Task instructions —
Starting with the line that contains "CAP_T = 3.0" and stopping after the line that contains "obj.matrix_parent_inverse = Matrix.Identity(4)", output every line exactly as it stands.

────────────────────

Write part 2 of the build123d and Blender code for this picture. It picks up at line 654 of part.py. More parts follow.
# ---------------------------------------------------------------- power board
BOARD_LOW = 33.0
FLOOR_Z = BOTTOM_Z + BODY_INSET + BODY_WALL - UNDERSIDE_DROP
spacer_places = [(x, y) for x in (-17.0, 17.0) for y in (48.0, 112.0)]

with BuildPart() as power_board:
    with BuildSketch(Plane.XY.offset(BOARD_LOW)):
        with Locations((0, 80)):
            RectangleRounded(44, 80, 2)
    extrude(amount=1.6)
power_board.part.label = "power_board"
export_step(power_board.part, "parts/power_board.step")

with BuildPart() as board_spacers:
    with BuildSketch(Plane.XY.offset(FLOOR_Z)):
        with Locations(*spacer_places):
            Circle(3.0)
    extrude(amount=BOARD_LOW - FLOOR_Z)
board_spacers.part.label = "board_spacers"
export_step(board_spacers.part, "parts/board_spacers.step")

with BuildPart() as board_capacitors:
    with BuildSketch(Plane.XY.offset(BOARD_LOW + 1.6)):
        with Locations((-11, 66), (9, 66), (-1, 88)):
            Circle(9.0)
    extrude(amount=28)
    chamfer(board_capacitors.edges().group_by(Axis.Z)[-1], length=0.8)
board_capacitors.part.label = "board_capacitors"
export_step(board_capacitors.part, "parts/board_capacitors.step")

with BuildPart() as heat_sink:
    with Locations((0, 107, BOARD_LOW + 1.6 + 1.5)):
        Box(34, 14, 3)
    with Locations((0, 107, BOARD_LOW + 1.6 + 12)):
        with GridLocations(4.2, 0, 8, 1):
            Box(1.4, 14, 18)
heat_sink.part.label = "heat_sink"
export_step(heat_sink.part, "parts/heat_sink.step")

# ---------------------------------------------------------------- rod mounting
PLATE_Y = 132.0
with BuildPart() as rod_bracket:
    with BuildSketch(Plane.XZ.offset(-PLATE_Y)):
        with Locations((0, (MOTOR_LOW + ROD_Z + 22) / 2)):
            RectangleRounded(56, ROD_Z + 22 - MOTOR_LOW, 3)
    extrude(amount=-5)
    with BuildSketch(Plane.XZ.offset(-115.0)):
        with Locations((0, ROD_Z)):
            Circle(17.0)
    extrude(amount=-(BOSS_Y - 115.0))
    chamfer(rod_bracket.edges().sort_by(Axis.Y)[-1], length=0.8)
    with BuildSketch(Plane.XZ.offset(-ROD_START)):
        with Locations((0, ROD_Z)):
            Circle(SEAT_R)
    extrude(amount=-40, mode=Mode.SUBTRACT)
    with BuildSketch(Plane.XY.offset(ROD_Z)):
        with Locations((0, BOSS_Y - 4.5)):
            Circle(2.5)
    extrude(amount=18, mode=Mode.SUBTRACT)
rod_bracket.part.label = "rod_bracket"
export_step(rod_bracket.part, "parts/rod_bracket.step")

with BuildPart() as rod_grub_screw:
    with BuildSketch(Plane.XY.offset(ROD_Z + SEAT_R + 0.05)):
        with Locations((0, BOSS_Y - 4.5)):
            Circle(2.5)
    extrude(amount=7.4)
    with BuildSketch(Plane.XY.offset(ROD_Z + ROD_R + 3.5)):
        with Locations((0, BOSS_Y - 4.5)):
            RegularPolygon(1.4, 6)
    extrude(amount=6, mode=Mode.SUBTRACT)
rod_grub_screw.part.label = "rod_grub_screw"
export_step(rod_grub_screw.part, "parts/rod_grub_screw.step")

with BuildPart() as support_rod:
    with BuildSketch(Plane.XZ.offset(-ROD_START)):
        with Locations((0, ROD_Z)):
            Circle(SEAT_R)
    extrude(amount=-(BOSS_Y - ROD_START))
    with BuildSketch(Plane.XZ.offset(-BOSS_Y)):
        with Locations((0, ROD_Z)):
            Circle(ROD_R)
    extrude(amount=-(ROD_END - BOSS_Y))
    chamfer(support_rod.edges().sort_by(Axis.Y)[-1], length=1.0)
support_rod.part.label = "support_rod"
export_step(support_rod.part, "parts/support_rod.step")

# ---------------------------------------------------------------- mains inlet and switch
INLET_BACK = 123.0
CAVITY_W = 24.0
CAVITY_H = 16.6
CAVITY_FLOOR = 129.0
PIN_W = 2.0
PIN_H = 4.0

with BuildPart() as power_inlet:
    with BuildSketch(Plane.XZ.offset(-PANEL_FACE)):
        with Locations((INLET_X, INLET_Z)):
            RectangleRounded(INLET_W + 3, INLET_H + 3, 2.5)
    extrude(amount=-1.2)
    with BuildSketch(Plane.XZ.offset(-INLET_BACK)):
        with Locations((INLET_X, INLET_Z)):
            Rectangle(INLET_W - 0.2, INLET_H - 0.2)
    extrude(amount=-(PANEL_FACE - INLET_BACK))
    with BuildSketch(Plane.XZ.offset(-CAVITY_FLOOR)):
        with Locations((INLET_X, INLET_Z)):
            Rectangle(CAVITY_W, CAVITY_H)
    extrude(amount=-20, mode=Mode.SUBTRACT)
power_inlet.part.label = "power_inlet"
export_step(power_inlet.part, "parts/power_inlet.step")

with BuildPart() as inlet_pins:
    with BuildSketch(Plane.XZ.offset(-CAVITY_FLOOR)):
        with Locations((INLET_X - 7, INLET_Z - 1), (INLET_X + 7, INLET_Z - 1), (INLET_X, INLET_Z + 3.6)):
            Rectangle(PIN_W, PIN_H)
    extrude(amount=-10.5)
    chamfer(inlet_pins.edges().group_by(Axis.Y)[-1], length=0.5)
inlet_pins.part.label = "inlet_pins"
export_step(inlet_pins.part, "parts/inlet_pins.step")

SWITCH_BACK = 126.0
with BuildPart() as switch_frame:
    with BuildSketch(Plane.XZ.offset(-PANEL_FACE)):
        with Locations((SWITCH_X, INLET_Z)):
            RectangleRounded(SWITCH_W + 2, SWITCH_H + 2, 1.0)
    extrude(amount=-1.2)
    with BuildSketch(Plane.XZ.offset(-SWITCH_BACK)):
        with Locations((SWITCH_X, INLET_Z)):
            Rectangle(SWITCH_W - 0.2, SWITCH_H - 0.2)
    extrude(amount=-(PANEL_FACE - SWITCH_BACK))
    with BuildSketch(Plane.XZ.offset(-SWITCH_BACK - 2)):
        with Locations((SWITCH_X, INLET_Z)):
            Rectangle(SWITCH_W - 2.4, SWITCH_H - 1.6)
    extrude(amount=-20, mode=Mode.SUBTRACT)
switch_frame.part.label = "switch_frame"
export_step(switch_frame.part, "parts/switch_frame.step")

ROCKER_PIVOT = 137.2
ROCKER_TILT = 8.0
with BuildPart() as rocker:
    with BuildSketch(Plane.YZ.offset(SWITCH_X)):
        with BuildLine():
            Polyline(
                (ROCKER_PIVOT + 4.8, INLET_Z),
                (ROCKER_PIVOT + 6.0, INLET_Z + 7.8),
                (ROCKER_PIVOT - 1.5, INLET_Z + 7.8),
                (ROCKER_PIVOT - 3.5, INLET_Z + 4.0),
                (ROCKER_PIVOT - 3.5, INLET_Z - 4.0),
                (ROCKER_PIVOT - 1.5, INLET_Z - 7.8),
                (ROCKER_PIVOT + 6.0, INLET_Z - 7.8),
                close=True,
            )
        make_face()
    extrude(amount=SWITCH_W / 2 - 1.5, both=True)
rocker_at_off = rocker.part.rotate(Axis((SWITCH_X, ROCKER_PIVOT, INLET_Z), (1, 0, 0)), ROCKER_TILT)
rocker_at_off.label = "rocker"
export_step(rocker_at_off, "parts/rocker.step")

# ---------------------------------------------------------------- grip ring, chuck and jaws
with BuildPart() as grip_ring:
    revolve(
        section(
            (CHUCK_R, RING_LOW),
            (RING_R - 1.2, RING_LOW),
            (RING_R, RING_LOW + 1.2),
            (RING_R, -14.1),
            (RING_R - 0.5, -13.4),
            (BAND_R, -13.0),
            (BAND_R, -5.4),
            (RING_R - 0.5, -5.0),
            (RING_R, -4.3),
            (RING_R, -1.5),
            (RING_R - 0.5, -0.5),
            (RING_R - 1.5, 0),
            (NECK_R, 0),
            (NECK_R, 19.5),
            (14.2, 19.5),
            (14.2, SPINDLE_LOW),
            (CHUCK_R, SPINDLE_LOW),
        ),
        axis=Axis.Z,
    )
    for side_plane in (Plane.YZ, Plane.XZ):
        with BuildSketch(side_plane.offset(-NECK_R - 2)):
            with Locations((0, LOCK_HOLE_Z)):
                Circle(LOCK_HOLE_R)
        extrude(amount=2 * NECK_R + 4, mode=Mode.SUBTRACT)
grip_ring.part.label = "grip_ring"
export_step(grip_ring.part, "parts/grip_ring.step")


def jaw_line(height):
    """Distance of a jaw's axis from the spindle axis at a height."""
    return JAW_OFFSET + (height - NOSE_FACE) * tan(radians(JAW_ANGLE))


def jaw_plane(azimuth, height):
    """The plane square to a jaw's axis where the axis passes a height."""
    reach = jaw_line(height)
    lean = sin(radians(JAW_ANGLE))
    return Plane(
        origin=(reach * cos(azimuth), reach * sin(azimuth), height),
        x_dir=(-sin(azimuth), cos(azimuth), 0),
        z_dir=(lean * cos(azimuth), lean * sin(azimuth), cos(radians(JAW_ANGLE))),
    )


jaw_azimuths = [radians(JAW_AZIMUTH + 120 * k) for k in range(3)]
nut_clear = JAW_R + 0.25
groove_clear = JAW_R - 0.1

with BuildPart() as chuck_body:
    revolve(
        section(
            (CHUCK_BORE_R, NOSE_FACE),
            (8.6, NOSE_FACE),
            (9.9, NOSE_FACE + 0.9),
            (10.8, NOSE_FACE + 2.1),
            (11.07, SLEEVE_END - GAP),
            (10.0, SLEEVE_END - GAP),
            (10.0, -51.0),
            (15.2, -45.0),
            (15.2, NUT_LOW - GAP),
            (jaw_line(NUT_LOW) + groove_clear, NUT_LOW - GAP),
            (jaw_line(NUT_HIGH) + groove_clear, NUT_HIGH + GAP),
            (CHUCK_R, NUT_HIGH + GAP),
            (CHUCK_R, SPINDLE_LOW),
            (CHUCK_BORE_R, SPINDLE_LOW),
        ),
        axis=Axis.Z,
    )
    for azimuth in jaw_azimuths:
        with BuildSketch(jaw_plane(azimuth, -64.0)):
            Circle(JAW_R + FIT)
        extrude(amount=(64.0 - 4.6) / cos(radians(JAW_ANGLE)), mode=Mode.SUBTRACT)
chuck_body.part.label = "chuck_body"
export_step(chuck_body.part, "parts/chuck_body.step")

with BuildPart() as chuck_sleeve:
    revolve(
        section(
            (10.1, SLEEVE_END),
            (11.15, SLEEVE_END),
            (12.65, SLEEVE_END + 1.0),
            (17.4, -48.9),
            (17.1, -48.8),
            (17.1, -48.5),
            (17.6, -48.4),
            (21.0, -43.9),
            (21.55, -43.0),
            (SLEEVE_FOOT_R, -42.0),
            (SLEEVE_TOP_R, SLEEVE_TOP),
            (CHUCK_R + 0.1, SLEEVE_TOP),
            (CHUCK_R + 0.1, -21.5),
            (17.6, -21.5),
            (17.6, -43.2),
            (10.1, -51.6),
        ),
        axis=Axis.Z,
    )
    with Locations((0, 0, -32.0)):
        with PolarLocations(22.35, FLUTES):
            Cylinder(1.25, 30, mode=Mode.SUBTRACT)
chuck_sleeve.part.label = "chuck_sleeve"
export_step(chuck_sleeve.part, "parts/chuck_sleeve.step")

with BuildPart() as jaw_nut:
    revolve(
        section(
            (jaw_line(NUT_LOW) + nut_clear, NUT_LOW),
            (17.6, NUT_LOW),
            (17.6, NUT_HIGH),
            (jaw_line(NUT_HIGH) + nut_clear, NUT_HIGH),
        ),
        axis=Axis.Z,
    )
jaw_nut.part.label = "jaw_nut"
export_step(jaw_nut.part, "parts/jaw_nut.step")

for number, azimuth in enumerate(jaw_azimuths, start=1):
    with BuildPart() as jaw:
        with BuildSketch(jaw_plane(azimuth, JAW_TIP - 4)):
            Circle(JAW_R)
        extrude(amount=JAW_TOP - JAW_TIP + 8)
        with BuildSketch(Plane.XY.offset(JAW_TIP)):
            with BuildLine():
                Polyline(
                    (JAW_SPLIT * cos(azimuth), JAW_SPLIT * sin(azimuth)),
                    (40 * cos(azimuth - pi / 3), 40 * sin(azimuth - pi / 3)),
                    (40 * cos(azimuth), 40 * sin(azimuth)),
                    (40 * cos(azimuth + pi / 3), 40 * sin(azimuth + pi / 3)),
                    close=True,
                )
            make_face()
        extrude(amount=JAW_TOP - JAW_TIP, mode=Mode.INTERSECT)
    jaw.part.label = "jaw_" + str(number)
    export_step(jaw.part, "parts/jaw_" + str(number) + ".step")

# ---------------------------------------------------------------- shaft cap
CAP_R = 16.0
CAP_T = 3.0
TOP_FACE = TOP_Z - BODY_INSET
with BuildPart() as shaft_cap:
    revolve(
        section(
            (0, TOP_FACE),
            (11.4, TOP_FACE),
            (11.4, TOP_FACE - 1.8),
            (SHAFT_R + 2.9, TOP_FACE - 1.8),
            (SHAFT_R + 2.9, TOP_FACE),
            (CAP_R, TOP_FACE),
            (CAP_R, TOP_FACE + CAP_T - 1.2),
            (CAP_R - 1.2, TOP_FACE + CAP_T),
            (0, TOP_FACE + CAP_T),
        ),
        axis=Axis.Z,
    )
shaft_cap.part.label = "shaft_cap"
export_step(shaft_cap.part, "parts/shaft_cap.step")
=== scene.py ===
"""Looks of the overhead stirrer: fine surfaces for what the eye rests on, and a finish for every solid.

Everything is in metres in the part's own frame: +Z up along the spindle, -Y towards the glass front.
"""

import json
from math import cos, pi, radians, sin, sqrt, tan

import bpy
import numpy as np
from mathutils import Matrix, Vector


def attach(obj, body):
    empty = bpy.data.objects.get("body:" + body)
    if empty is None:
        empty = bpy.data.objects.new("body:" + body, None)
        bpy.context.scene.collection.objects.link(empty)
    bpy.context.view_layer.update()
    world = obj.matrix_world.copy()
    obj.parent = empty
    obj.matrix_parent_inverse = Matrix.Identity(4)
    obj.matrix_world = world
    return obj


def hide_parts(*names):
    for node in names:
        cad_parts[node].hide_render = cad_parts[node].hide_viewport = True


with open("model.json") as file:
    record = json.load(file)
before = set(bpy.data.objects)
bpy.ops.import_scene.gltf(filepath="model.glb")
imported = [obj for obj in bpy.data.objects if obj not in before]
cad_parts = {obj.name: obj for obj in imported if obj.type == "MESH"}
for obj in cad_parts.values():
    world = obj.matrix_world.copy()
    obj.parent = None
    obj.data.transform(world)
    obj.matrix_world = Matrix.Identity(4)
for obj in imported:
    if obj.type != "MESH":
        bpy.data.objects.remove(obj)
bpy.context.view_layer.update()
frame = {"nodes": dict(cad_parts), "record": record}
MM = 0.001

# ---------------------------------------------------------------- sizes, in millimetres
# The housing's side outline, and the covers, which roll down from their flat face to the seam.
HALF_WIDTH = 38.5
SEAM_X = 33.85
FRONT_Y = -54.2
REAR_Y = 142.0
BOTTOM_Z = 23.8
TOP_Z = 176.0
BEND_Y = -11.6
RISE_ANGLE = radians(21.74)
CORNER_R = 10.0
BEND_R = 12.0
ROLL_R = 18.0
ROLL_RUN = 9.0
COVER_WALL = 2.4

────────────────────

Task solution —
CAP_T = 3.0
TOP_FACE = TOP_Z - BODY_INSET
with BuildPart() as shaft_cap:
    revolve(
        section(
            (0, TOP_FACE),
            (11.4, TOP_FACE),
            (11.4, TOP_FACE - 1.8),
            (SHAFT_R + 2.9, TOP_FACE - 1.8),
            (SHAFT_R + 2.9, TOP_FACE),
            (CAP_R, TOP_FACE),
            (CAP_R, TOP_FACE + CAP_T - 1.2),
            (CAP_R - 1.2, TOP_FACE + CAP_T),
            (0, TOP_FACE + CAP_T),
        ),
        axis=Axis.Z,
    )
shaft_cap.part.label = "shaft_cap"
export_step(shaft_cap.part, "parts/shaft_cap.step")
=== scene.py ===
"""Looks of the overhead stirrer: fine surfaces for what the eye rests on, and a finish for every solid.

Everything is in metres in the part's own frame: +Z up along the spindle, -Y towards the glass front.
"""

import json
from math import cos, pi, radians, sin, sqrt, tan

import bpy
import numpy as np
from mathutils import Matrix, Vector


def attach(obj, body):
    empty = bpy.data.objects.get("body:" + body)
    if empty is None:
        empty = bpy.data.objects.new("body:" + body, None)
        bpy.context.scene.collection.objects.link(empty)
    bpy.context.view_layer.update()
    world = obj.matrix_world.copy()
    obj.parent = empty
    obj.matrix_parent_inverse = Matrix.Identity(4)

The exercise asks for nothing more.